Students will collect these works over time and add them to an online database in the form of a story map that will be available by the end of the semester, Bertone-Johnson says. Researchers will be able to click on a map of the field station and view paintings, read poems or even watch video of a dance performance.
An advisory committee of faculty and staff have been working on the initiative for about a year. Dean Flower, professor of English language and literature, suggested the name Arts Afield and also christened the April 8 launch event “Weathering Heights” when the committee was worrying over possible inclement weather.
Whitney Wilson ’17—a Smith MFA dance student who took the lead on planning the arts stroll portion of the event—says organizers hope to “inspire people to come to the field station, listen to the land and put that inspiration into their work.”
The afternoon will begin with talks by Dan Ladd, artist-in-residence at MacLeish, and Paul Wetzel, environmental research coordinator for the field station. Ladd, a botanic sculptor, will discuss his tree sculptures, and Wetzel will lead visitors to the American Chestnut research plot where he’ll talk about his study of blight-resistant hybrids. Visitors can also hear Dean Flower, professor of English language and literature, and Naila Moreira, writing instructor at the Jacobson Center, read poetry inspired by the field station.

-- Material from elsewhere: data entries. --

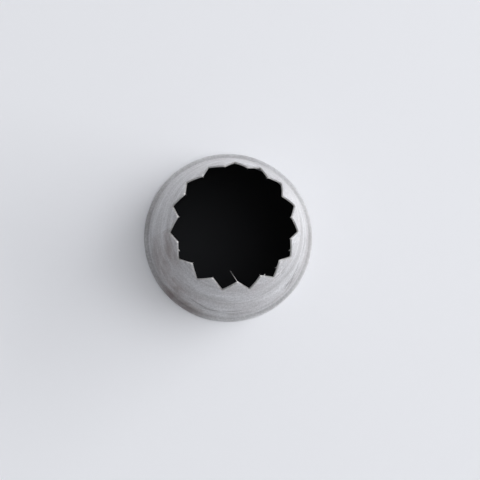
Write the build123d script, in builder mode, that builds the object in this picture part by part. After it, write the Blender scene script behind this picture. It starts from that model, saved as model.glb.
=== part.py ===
from build123d import *
import os
from math import ceil, cos, degrees, radians, sin

os.makedirs("parts", exist_ok=True)

# Driving dimensions, in millimetres and degrees. The nozzle stands on its rolled rim at z = 0.
rim_diameter = 35.0  # over the rolled rim, the widest place
height = 40.0  # from the foot to the tooth points
sheet = 0.35  # thickness of the stainless sheet
wall_angle = 7.4  # lean of the conical wall from upright
tooth_count = 15
tooth_depth = 8.1  # from the points down to the notch roots
tooth_set_angle = 2.8  # the teeth lean in by this much more than the wall
tooth_bend_radius = 40.0  # the easy bend where the teeth begin
point_width = 0.4  # the points are left blunt
notch_root_radius = 0.12  # corner of the punch
rim_curl_bore = 0.45  # hollow left inside the rolled rim
rim_lip_gap = 0.12  # between the rolled edge and the wall
flats_per_quarter = 4  # the curl is drawn in this many small flats to each quarter turn
weld_width = 0.3  # along the seam, measured at the rim
weld_crown = 0.1  # how far the bead stands in, inside the cone
seam_azimuth = -90.0  # the seam runs up the middle of a tooth
punch_overrun = 2.0  # the notch punch passes the points by this much

full_turn = 360.0
half_turn = full_turn / 2
quarter_turn = full_turn / 4


def outward(angle):
    """Direction square out of a wall that leans in by an angle, in the section's own plane."""
    return Vector(cos(radians(angle)), sin(radians(angle)))


def up_wall(foot, angle, level):
    """Point at a level on the line that runs up from a foot and leans in by an angle."""
    direction = outward(angle + quarter_turn)
    return foot + direction * ((level - foot.Y) / direction.Y)


# The rolled rim: the sheet turns outwards round this centre, in flats that all touch one circle
rim_radius = rim_diameter / 2
curl_inner = rim_curl_bore / 2
curl_middle = curl_inner + sheet / 2
curl_outer = curl_inner + sheet
curl_centre = Vector(rim_radius - curl_outer, curl_outer)
wall_facing = wall_angle - half_turn
curl_step = quarter_turn / flats_per_quarter
curl_flats = ceil((quarter_turn - wall_facing) / curl_step)
curl_facings = [wall_facing] + [quarter_turn - curl_step * flat for flat in reversed(range(curl_flats))]
curl_corners = [
    curl_centre + outward((before + after) / 2) * (curl_middle / cos(radians(after - before) / 2))
    for before, after in zip(curl_facings, curl_facings[1:])
]

# The rolled edge stops short of the wall's outer face
wall_face = up_wall(curl_centre - outward(wall_angle) * curl_inner, wall_angle, curl_centre.Y + curl_inner)
rolled_edge = Vector(wall_face.X + rim_lip_gap, curl_centre.Y + curl_middle)

# The sheet's middle line: up the wall from the rim, through the bend and up a tooth
tooth_angle = wall_angle + tooth_set_angle
root_height = height - tooth_depth
wall_foot = curl_corners[0]
bend_point = up_wall(wall_foot, wall_angle, root_height)
tooth_point = up_wall(bend_point, tooth_angle, height - outward(tooth_angle).Y * sheet / 2)

# The notches: one to each tooth, with straight flanks that leave the points blunt
tooth_pitch = full_turn / tooth_count
half_pitch = tooth_pitch / 2
notch_half_width = tooth_point.X * sin(radians(half_pitch)) - point_width / 2 * cos(radians(half_pitch))
flank_slope = notch_half_width / tooth_depth
punch_half_width = notch_half_width + flank_slope * punch_overrun

# The seam: its two edges lie either side of its azimuth, with the weld between them
seam_arc = degrees(weld_width / rim_radius)
seam_right = seam_azimuth + seam_arc / 2
seam_left = seam_azimuth - seam_arc / 2


def radial_plane(azimuth):
    """Upright plane through the nozzle's axis, whose x direction points out along an azimuth."""
    out = Axis.X.direction.rotate(Axis.Z, azimuth)
    return Plane(Axis.Z.position, x_dir=out, z_dir=out.rotate(Axis.Z, -quarter_turn))


def sheet_section(plane):
    """Section of the whole sheet, from the tooth point to the rolled edge, on a radial plane."""
    with BuildSketch(plane) as section:
        with BuildLine():
            FilletPolyline(tooth_point, bend_point, wall_foot, radius=tooth_bend_radius)
            Polyline(*curl_corners, rolled_edge)
        trace(line_width=sheet)
    return section.sketch


def bead_section(plane):
    """Section of the weld's bead, which stands in from the wall's inner face."""
    with BuildSketch(plane) as section:
        with BuildLine(mode=Mode.PRIVATE) as run:
            FilletPolyline(tooth_point, bend_point, wall_foot, radius=tooth_bend_radius)
        with BuildLine():
            offset(run.line, (sheet + weld_crown) / 2, side=Side.RIGHT, closed=False)
        trace(line_width=weld_crown)
    return section.sketch


def punch_notches():
    """Cuts the V notches out of the part being built, by a punch that moves along each notch's radius."""
    first = seam_azimuth + half_pitch + quarter_turn
    planes = [radial_plane(first + tooth_pitch * index) for index in range(tooth_count)]
    with BuildSketch(*planes) as notches:
        with BuildLine():
            Polyline(
                (0, root_height),
                (punch_half_width, height + punch_overrun),
                (-punch_half_width, height + punch_overrun),
                close=True,
            )
        make_face()
        fillet(notches.vertices().group_by(Axis.Z)[0], notch_root_radius)
    extrude(notches.sketch, amount=rim_radius, mode=Mode.SUBTRACT)


# The shell: rolled round from one side of the seam to the other, with its rim and teeth
with BuildPart() as nozzle_shell:
    add(sheet_section(radial_plane(seam_right)))
    revolve(axis=Axis.Z, revolution_arc=full_turn - seam_arc)
    punch_notches()

# The weld: fills the seam and stands in as a low bead
with BuildPart() as seam_weld:
    add(sheet_section(radial_plane(seam_left)))
    add(bead_section(radial_plane(seam_left)))
    revolve(axis=Axis.Z, revolution_arc=seam_arc)
    punch_notches()

nozzle_shell.part.label = "nozzle_shell"
seam_weld.part.label = "seam_weld"
export_step(nozzle_shell.part, "parts/nozzle_shell.step")
export_step(seam_weld.part, "parts/seam_weld.step")
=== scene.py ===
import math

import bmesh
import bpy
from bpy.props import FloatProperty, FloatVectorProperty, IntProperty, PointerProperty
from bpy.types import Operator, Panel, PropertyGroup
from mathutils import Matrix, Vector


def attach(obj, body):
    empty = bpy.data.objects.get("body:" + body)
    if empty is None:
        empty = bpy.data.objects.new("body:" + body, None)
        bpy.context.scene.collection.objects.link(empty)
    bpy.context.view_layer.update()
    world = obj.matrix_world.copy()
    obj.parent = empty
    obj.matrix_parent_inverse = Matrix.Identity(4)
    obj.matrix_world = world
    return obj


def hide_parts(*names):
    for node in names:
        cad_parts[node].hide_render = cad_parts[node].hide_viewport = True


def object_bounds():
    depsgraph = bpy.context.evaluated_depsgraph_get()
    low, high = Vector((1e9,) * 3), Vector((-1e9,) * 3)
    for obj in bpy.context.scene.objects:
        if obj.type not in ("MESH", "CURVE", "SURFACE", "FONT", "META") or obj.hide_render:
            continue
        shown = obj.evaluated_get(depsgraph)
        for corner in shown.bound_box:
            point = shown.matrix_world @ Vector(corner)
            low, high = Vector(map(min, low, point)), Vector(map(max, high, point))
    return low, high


bl_info = {
    "name": "Open-star piping nozzle",
    "version": (1, 0, 0),
    "blender": (4, 5, 0),
    "location": "View3D > Sidebar > Nozzle",
    "description": "Dresses the model of an open-star piping nozzle in satin stainless steel",
    "category": "Add Mesh",
}

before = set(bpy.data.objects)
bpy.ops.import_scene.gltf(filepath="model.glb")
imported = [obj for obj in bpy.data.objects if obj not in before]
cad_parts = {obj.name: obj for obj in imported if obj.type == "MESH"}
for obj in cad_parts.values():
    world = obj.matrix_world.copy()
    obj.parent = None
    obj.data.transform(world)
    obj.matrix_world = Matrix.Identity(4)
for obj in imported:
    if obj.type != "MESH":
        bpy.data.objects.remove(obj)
cad_low, cad_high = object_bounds()

MM = 0.001

# Places of the materials on the sheet and on the weld
OUTSIDE, INSIDE, PUNCHED = range(3)

# How finely the spun sheet is divided: up the wall and up a tooth, in the sheet and in the weld, whose
# ripples need more, then round the rim's curl and up its lip, and across a tooth and the weld
SHEET_STEPS = (18, 14)
WELD_STEPS = (200, 60)
CURL_STEPS = 24
LIP_STEPS = 4
TOOTH_COLUMNS = 8
WELD_COLUMNS = 6

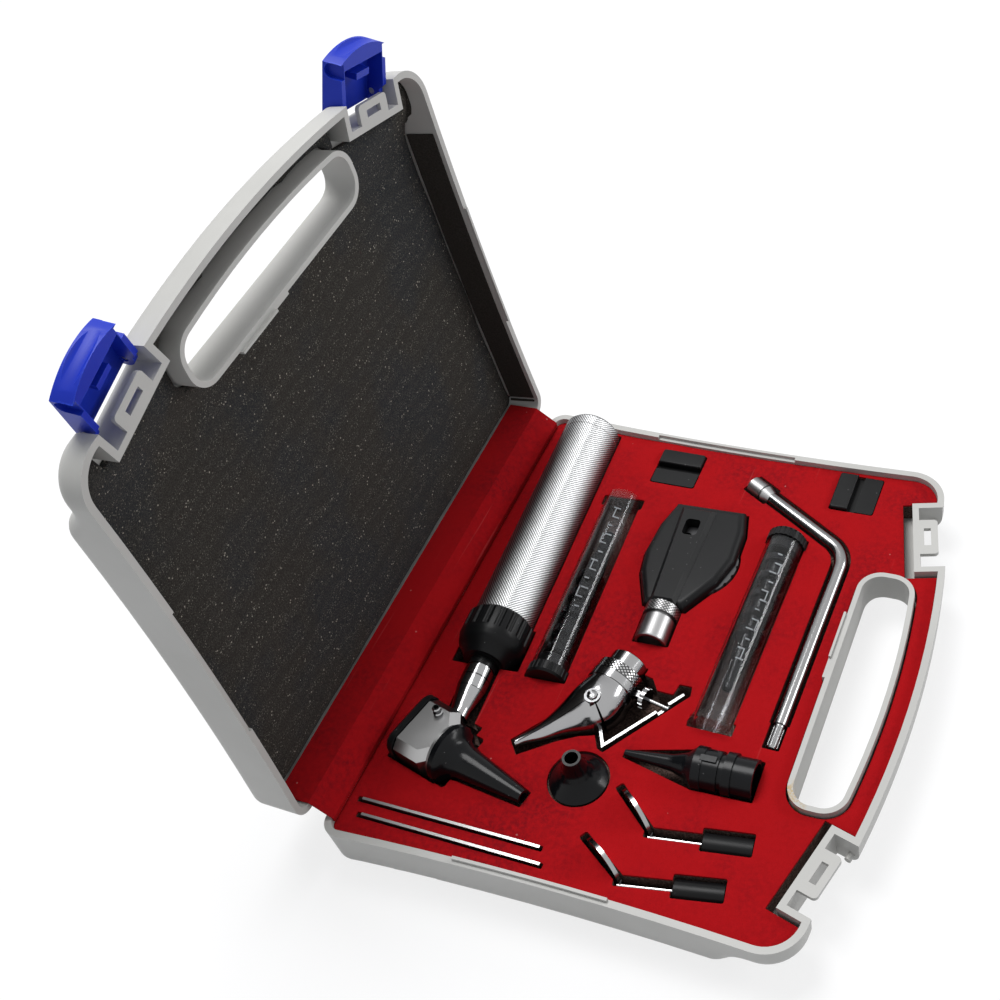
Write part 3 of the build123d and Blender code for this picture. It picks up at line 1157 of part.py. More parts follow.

At 1:45 p.m., visitors are invited to join the arts stroll featuring performances by Smith students and community members at various locations across the field station. Five dance pieces will be performed, including works by Wilson, Noli Rosen ’19, Rowan Salem ’17, Nicole DeWolfe ’17, Sofia Engelman ’19, and Stephanie Turner ’17. The stroll also will include music, storytelling and works by local artists.
What if the weather proves uncooperative?
Michele Wick, Smith lecturer in psychology and co-chair of the Arts Afield advisory committee, says guests can watch a livestream of events from the Bechtel Environmental Classroom at MacLeish.
“Whatever the weather, it’s part of the performance!” she says.
Students who wish to attend can take a first-come, first-served bus leaving from John M. Greene Hall at 12:30 p.m. on April 8, with a planned return to campus by 4:15 p.m.
On campus, the Nolen Art Lounge in the Campus Center will host a complementary exhibit of artwork created and inspired by the field station. The exhibit runs from April 1 to April 13.